Records contained in a dataset:
::::::

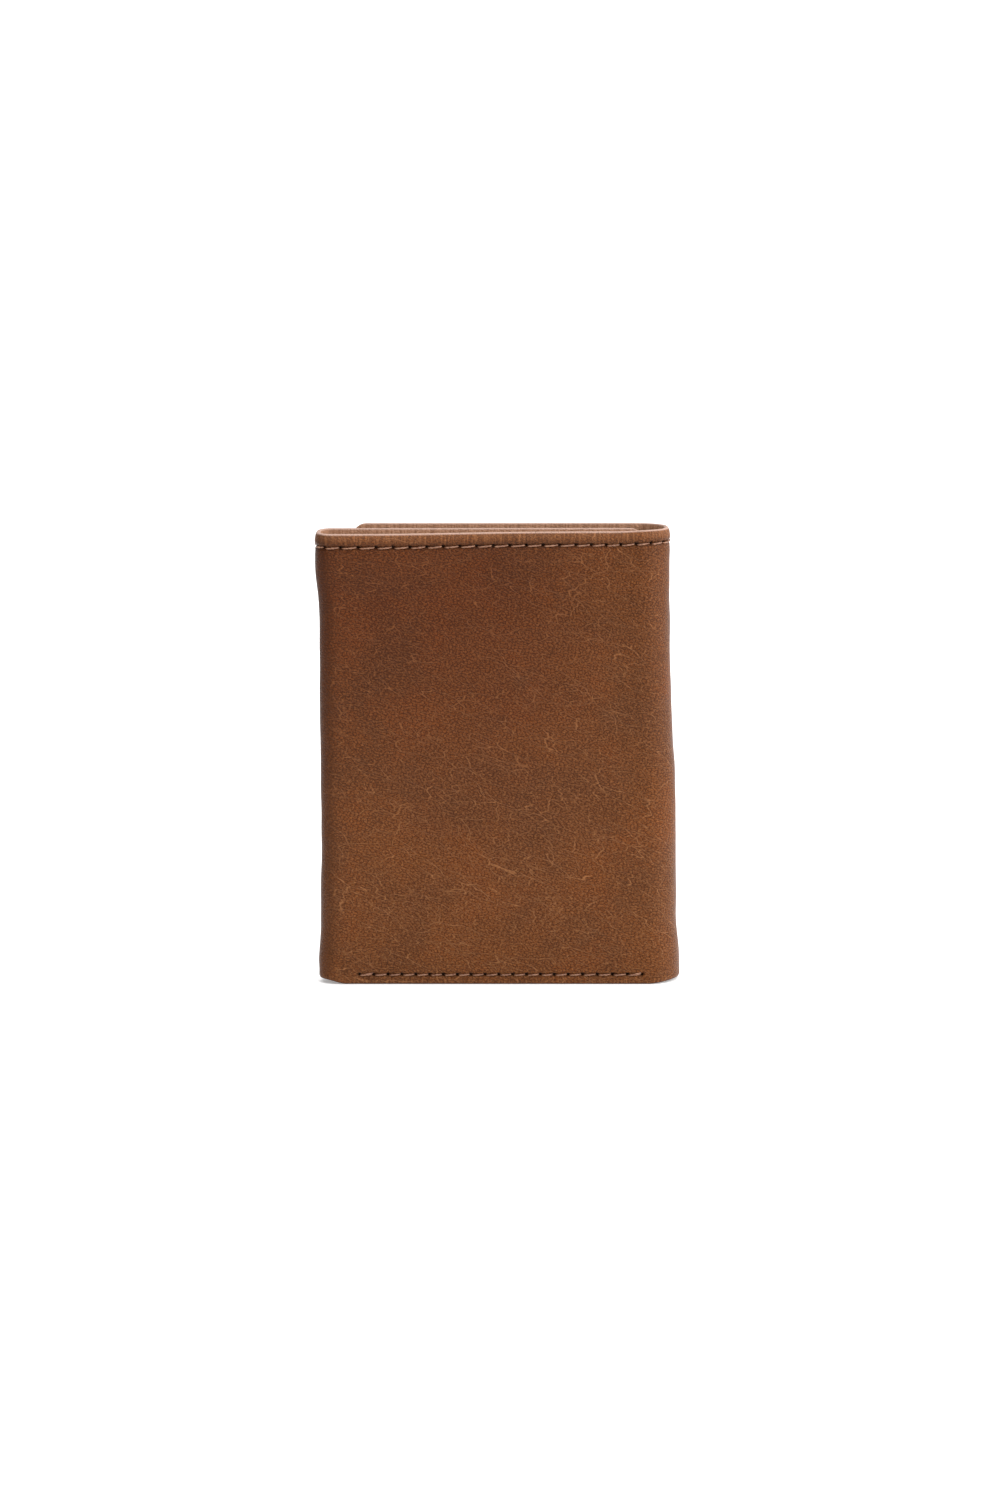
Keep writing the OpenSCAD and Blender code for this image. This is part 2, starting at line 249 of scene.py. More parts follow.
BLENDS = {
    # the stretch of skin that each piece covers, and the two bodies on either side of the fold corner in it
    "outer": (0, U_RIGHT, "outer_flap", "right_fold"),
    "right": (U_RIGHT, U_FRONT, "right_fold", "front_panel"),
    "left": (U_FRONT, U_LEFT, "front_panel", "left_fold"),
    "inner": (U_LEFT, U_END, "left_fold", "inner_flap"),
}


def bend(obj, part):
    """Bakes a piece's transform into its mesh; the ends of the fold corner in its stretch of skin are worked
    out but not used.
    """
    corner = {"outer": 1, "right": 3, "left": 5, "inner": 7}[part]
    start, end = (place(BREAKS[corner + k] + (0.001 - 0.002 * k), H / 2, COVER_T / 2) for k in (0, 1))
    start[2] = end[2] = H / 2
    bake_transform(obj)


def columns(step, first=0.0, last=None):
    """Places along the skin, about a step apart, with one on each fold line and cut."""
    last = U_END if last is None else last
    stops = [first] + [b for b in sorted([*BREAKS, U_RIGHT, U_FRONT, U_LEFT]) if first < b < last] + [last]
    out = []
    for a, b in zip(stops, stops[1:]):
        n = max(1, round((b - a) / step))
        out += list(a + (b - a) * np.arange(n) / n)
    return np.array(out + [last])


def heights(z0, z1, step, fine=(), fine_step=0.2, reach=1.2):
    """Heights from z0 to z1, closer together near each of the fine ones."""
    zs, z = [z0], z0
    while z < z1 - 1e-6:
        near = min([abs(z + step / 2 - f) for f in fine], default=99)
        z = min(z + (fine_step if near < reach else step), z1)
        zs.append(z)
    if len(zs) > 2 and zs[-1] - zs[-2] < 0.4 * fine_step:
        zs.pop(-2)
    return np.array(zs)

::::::

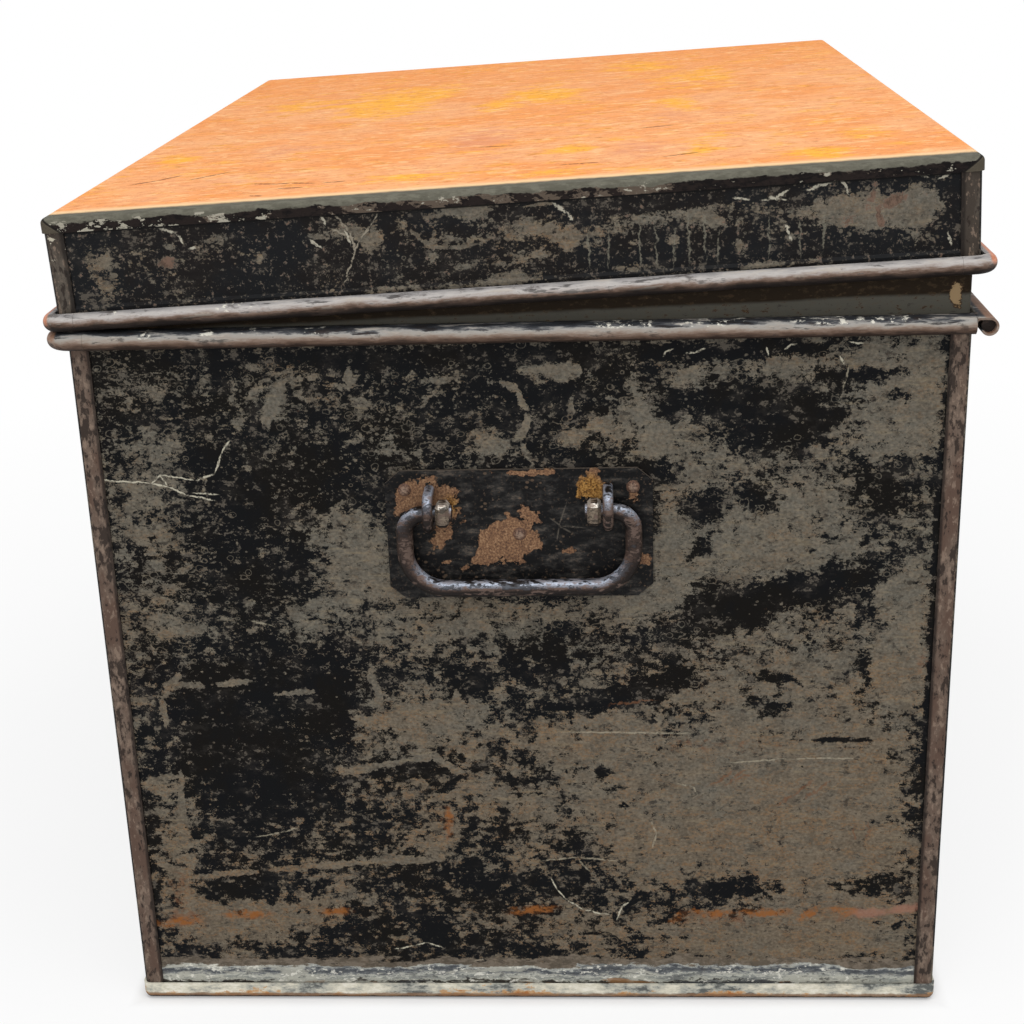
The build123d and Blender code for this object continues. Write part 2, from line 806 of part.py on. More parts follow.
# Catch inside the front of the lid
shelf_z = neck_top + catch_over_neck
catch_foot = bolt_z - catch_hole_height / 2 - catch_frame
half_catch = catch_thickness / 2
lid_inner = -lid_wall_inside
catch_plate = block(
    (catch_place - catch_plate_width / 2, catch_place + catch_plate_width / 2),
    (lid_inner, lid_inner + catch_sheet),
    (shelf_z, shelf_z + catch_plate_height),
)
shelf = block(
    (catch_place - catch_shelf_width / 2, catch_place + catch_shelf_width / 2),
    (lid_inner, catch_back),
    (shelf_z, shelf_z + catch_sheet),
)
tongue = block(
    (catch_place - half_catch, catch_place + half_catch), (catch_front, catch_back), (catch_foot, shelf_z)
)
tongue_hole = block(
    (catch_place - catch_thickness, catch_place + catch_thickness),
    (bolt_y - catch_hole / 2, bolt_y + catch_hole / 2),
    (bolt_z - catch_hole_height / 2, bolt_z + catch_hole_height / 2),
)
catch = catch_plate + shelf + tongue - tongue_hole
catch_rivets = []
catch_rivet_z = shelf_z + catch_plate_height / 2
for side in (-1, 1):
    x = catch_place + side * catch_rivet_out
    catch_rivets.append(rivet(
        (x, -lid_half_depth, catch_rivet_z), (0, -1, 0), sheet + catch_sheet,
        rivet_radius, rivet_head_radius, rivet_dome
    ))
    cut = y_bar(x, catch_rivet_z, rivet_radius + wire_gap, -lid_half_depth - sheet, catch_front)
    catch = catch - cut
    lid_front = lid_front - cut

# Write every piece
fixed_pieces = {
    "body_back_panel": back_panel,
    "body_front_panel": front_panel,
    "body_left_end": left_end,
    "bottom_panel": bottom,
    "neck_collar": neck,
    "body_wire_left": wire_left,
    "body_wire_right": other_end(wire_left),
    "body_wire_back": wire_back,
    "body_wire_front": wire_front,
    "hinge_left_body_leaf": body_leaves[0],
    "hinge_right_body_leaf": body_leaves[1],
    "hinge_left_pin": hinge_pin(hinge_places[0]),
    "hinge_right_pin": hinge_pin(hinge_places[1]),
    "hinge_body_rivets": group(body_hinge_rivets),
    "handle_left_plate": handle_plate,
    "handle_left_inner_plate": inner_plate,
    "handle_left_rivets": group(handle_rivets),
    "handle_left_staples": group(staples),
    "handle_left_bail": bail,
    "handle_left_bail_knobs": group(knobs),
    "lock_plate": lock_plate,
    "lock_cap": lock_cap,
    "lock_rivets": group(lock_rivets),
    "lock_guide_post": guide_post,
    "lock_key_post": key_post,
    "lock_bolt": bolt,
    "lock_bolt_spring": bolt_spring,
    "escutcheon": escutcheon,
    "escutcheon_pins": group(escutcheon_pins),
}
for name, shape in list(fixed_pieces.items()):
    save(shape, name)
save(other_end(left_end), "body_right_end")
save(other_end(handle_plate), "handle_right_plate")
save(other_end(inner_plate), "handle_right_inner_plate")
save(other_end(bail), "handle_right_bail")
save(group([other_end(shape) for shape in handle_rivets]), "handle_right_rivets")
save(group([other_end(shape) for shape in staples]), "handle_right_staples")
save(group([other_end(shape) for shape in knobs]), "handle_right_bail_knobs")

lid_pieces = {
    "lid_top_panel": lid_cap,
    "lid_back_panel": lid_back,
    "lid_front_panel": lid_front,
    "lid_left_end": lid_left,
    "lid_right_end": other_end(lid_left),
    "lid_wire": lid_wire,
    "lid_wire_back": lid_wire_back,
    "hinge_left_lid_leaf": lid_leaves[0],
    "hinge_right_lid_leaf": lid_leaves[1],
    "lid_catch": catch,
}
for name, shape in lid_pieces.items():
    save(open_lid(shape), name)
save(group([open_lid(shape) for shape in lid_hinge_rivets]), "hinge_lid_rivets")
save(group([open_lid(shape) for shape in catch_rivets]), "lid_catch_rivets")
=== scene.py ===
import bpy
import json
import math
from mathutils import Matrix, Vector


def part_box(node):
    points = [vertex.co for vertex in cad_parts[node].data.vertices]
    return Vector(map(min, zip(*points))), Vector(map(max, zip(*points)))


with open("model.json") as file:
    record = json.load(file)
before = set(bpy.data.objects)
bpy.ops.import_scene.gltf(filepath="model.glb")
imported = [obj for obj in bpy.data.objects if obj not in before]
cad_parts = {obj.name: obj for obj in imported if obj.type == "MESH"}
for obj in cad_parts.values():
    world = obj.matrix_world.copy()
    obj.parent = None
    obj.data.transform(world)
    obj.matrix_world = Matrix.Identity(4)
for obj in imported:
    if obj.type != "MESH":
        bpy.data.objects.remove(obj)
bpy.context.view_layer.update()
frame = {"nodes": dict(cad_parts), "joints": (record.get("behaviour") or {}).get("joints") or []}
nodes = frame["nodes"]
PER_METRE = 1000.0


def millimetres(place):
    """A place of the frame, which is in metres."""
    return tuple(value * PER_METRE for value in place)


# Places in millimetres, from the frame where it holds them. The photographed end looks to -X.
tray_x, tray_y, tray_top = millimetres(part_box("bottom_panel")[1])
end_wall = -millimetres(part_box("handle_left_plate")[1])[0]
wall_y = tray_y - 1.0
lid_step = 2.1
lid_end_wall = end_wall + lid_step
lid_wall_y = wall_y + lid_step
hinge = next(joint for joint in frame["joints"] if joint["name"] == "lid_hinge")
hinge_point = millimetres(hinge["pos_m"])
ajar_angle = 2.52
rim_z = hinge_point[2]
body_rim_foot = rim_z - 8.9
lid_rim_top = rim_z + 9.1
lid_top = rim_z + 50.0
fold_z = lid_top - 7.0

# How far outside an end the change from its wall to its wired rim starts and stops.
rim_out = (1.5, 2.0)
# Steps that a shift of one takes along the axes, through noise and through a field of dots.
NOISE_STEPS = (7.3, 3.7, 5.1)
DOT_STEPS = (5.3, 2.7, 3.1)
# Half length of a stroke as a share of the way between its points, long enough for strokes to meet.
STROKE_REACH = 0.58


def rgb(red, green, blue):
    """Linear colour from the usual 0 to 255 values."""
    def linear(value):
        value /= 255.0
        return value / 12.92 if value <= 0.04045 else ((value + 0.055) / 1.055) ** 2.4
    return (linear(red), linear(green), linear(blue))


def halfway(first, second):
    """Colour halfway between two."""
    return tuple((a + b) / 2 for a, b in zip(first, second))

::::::

### EXERCISE DETAILS
The required output is an exact reproduction of the lines starting at the one that contains "Keep writing the" and ending at the one that contains "return np.array(zs)". Both boundary lines belong to it.

### TASK OUTPUT
Keep writing the OpenSCAD and Blender code for this image. This is part 2, starting at line 249 of scene.py. More parts follow.
BLENDS = {
    # the stretch of skin that each piece covers, and the two bodies on either side of the fold corner in it
    "outer": (0, U_RIGHT, "outer_flap", "right_fold"),
    "right": (U_RIGHT, U_FRONT, "right_fold", "front_panel"),
    "left": (U_FRONT, U_LEFT, "front_panel", "left_fold"),
    "inner": (U_LEFT, U_END, "left_fold", "inner_flap"),
}


def bend(obj, part):
    """Bakes a piece's transform into its mesh; the ends of the fold corner in its stretch of skin are worked
    out but not used.
    """
    corner = {"outer": 1, "right": 3, "left": 5, "inner": 7}[part]
    start, end = (place(BREAKS[corner + k] + (0.001 - 0.002 * k), H / 2, COVER_T / 2) for k in (0, 1))
    start[2] = end[2] = H / 2
    bake_transform(obj)


def columns(step, first=0.0, last=None):
    """Places along the skin, about a step apart, with one on each fold line and cut."""
    last = U_END if last is None else last
    stops = [first] + [b for b in sorted([*BREAKS, U_RIGHT, U_FRONT, U_LEFT]) if first < b < last] + [last]
    out = []
    for a, b in zip(stops, stops[1:]):
        n = max(1, round((b - a) / step))
        out += list(a + (b - a) * np.arange(n) / n)
    return np.array(out + [last])


def heights(z0, z1, step, fine=(), fine_step=0.2, reach=1.2):
    """Heights from z0 to z1, closer together near each of the fine ones."""
    zs, z = [z0], z0
    while z < z1 - 1e-6:
        near = min([abs(z + step / 2 - f) for f in fine], default=99)
        z = min(z + (fine_step if near < reach else step), z1)
        zs.append(z)
    if len(zs) > 2 and zs[-1] - zs[-2] < 0.4 * fine_step:
        zs.pop(-2)
    return np.array(zs)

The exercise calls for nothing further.